Un poco de contexto. Tomé la decisión de dejar Hong Kong en diciembre de 2019, sin imaginarme por un momento la que se venía y no solo me refiero al Covid. Han sido meses y meses de planificación e implementación, cambios y modificaciones por circunstancias ajenas a mí y burocracia, mucha burocracia. Papeles. Formas. Tarjetas. Registros. Ayer, por ejemplo, tuve que pasar la noche en la ciudad de Onteniente (35,395 habitantes), a sólo 85 kms de Valencia Capital, porque el camión que me aseguraron pasaría a llevarme a la estación de tren no hizo parada… La historia es larga y aburrida y afortunadamente todo se resolvió sin más, pero no cabe duda de que la logística y administración de todo el numerito me han traído en jaque. Y ni meternos en la cuestión emocional porque nunca acabaría. Bien se sabe que una mudanza es uno de los cinco grandes estresantes de la vida junto con el divorcio, pérdida de trabajo, la muerte de un ser querido y una enfermedad grave. Mi cambio no solo fue de casa sino de país, continente, cultura e idioma. El shock ya pasó pero soy frágil y me tengo que ir con cuidado. Tengo hábitos y rituales imprescindibles para mi paz mental que, cuando por alguna razón impredecible se ven alterados, pueden hundirme en la obscuridad.
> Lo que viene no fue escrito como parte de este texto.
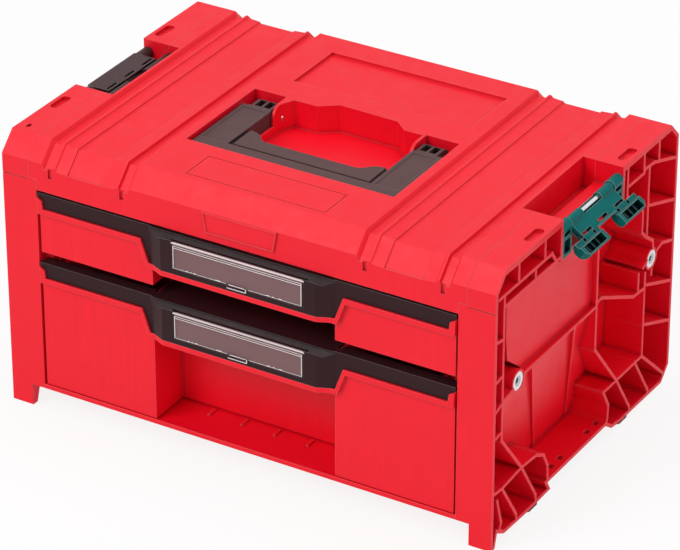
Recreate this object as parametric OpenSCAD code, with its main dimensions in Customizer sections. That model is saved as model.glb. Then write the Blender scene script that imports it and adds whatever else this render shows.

No sé si fueron las filas y filas de olivares, naranjos y almendros en flor, o dos conejitos negros que logré ver desde el tren de las 09:07 con destino final a Valencia-norte. O tal vez fuera el sol a esas horas de la mañana. Mal dormida e incómoda, pude de pronto olvidarme del extraño limbo en el que he estado viviendo y dejar entrar ideas locas e improbables pero divertidas. Dejé volar la imaginación. Puse pausa al cerebro. Pude haber tomado un taxi y ahorrarme los 20 minutos de caminata que hago hasta mi casa, pero decidí mejor caminar a través de la Plaza del Ayuntamiento y seguir por San Vicente Mártir hasta la Plaza de la Reina, y de allí derecho derecho hasta llegar al lado del Antiguo Cauce del río Túria. Junto a una fuente encontré una banca en la que me senté un ratito a ver las palomas que andan por allí buscando qué comer. Me fui cuando me dio hambre.

La finca de enfrente de mi departamento está siendo remodelada, justo a la altura de a mi estancia. Normalmente la inconveniencia del polvo, ruido, y música a distintos volúmenes durante la mayor parte del día, seria motivo de mal humor y la constante sensación de estar siendo observado. Hoy no. Las voces y el ruido de fondo son más que bienvenidos. No sé bien si es bachaca o rumba, salsa o alguno de esos ritmos que suelo confundir pero que en pequeñas dosis me alegran el día. Además, no importa porque hoy unicornio con cola de arcoíris que extiende sus alas y vuela por los aires dejando a lo largo estrellitas de oro y plata.